Heh.. Peer is a factor in my reluctance to lead anything nowadays. After all who wants to serve people they dislike. Lol. And I am losing purpose in my life. Last time in JCs, I wanted to have fun (no cca points at that time) and that's why I did whatever I could to have fun. But now... It all boils down to stupid cca points. Activities become chores and burdens, not interest.

The very touching part is the question about whether I ever felt honoured and humbled at the same time. Well, it actually kind of happen all the time when I see my results (grades). I am honoured that most of the times, I am doing very well. Yet I am humbled that what I achieved is not purely my achievement. I believe that my prayers are being heard. I know how hopeless I am most of the times after exams and I know it is all not because of my power alone. I am humbled as I know many people are studying harder than me and yet I am still blessed with good grades.

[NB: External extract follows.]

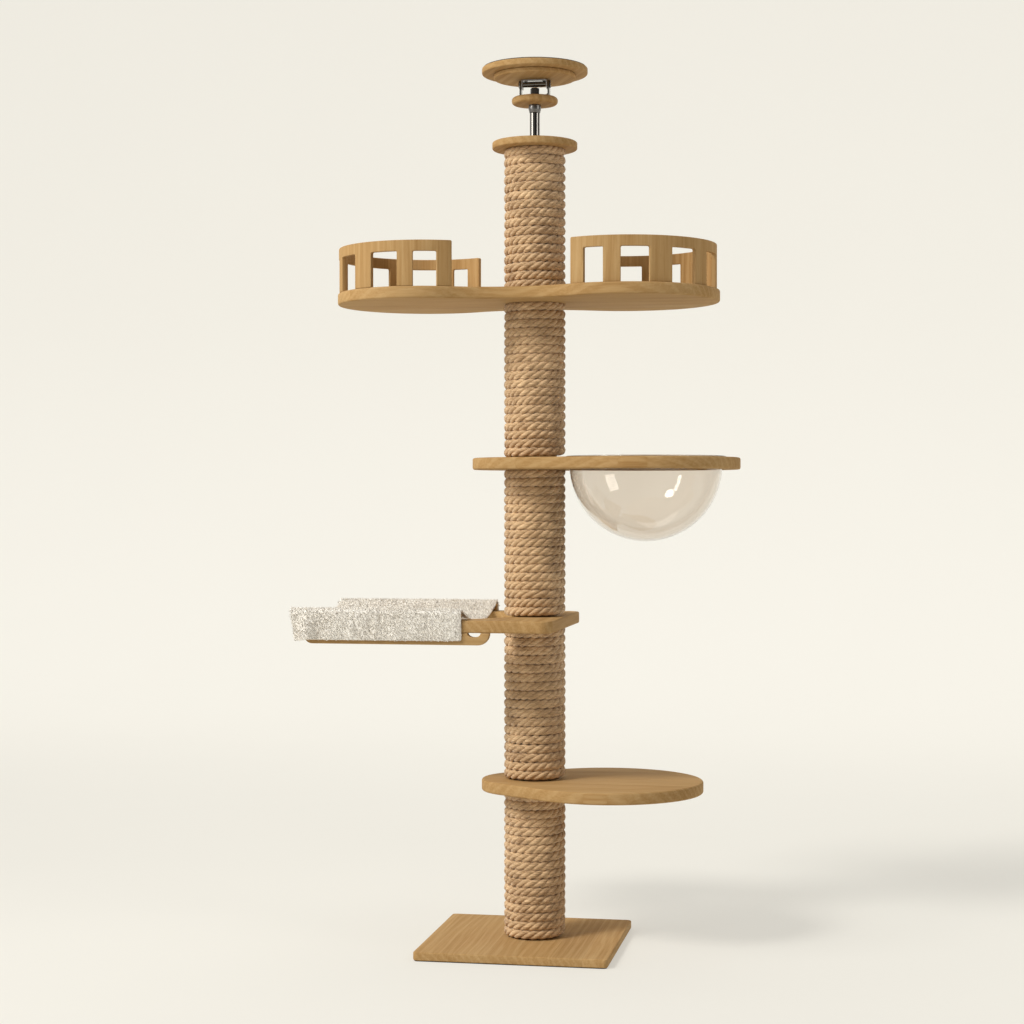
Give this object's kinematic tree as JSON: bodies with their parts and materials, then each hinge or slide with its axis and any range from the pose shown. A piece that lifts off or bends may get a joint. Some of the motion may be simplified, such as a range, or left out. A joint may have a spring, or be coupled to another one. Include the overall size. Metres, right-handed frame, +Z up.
{
  "type": "cat tree",
  "caption": "Floor-to-ceiling cat tree: rope-wound post, swivelling wooden platforms with fenced beds, a clear bowl and a plush hammock, held by a screw jack.",
  "frame": {"origin": "on the floor, on the post's axis, at the underside of the base's anti-slip sheet", "axes": "+Z up along the post, +X along the platforms towards the bowl, +Y away from the front"},
  "size_m": [1.172, 0.5372, 2.382],
  "materials": {
    "wood": "clear satin lacquer on light oak-coloured board",
    "inner_wood": "unfinished softwood plug",
    "rope": "three-strand laid jute rope",
    "card_tube": "wound paper tube",
    "plush": "short plush, off-white with grey flecks",
    "acrylic": "clear polished acrylic",
    "chrome": "polished",
    "steel": "zinc plated",
    "dark_steel": "black oxide",
    "rubber": "matt anti-slip sheet"
  },
  "bodies": {
    "root": {"base_mat": "rubber", "base_board": "wood", "base_bolt": "steel", "post_tube_1": "card_tube", "rope_wrap_1": "rope", "plug_1_lower": "inner_wood", "plug_1_upper": "inner_wood", "joining_stud_1": "steel", "post_tube_2": "card_tube", "rope_wrap_2": "rope", "plug_2_lower": "inner_wood", "plug_2_upper": "inner_wood", "joining_stud_2": "steel", "post_tube_3": "card_tube", "rope_wrap_3": "rope", "plug_3_lower": "inner_wood", "plug_3_upper": "inner_wood", "joining_stud_3": "steel", "post_tube_4": "card_tube", "rope_wrap_4": "rope", "plug_4_lower": "inner_wood", "plug_4_upper": "inner_wood", "joining_stud_4": "steel", "post_tube_5": "card_tube", "rope_wrap_5": "rope", "plug_5_lower": "inner_wood", "plug_5_upper": "inner_wood", "top_cap": "wood", "jack_nut": "dark_steel"},
    "lower_shelf": {"lower_shelf": "wood"},
    "hammock": {"hammock_board": "wood", "rail_front": "wood", "rail_back": "wood", "spreader_bar": "wood", "rail_screw_front_1": "steel", "rail_screw_front_2": "steel", "rail_screw_back_1": "steel", "rail_screw_back_2": "steel", "hammock_sling": "plush"},
    "bowl_shelf": {"bowl_shelf": "wood"},
    "bowl": {"bowl": "acrylic"},
    "twin_shelf": {"twin_shelf": "wood", "fence_left": "wood", "fence_right": "wood"},
    "thrust_washer": {"thrust_washer": "steel"},
    "jack_screw": {"jack_rod": "chrome", "jack_collar": "dark_steel", "hand_disc": "wood", "swivel_head": "dark_steel"},
    "stirrup": {"stirrup": "chrome", "cross_pin": "chrome"},
    "ceiling_pad": {"pad_lug": "steel", "pad_disc_lower": "wood", "pad_disc_upper": "wood", "ceiling_grip": "rubber"}
  },
  "joints": [
    {"name": "lower_shelf_swivel", "type": "hinge", "parent": "root", "child": "lower_shelf", "pos_m": [0, 0, 0.4355], "axis": [0, 0, 1], "continuous": true},
    {"name": "hammock_swivel", "type": "hinge", "parent": "root", "child": "hammock", "pos_m": [0, 0, 0.877], "axis": [0, 0, 1], "continuous": true},
    {"name": "bowl_shelf_swivel", "type": "hinge", "parent": "root", "child": "bowl_shelf", "pos_m": [0, 0, 1.306], "axis": [0, 0, 1], "continuous": true},
    {"name": "twin_shelf_swivel", "type": "hinge", "parent": "root", "child": "twin_shelf", "pos_m": [0, 0, 1.756], "axis": [0, 0, 1], "continuous": true},
    {"name": "bowl_lift", "type": "slide", "parent": "bowl_shelf", "child": "bowl", "axis": [0, 0, 1], "range_m": [0, 0.26]},
    {"name": "jack_lift", "type": "slide", "parent": "root", "child": "thrust_washer", "axis": [0, 0, 1], "range_m": [-0.04, 0.04]},
    {"name": "jack_turn", "type": "hinge", "parent": "thrust_washer", "child": "jack_screw", "pos_m": [0, 0, 2.291], "axis": [0, 0, 1], "range_deg": [-3600, 3600]},
    {"name": "pad_swivel", "type": "hinge", "parent": "thrust_washer", "child": "stirrup", "pos_m": [0, 0, 2.307], "axis": [0, 0, 1], "continuous": true},
    {"name": "pad_tilt", "type": "hinge", "parent": "stirrup", "child": "ceiling_pad", "pos_m": [0, 0, 2.337], "axis": [1, 0, 0], "range_deg": [-8, 8]}
  ],
  "couplings": [
    {"joint": "jack_lift", "follows": "jack_turn", "m_per_rad": 0.00063662}
  ]
}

Unfortunately, there is no way that I can 'pay it forward'... There is simply not enough opportunity this time around to pass forward the blessings that I have received.

I guess it is time to analyse and reflect on my life so far.. to find what is wrong and how things can improve... I seem to be happier right now but deep inside, I am feeling empty, unhappy, and I know something is wrong. But I don't know why..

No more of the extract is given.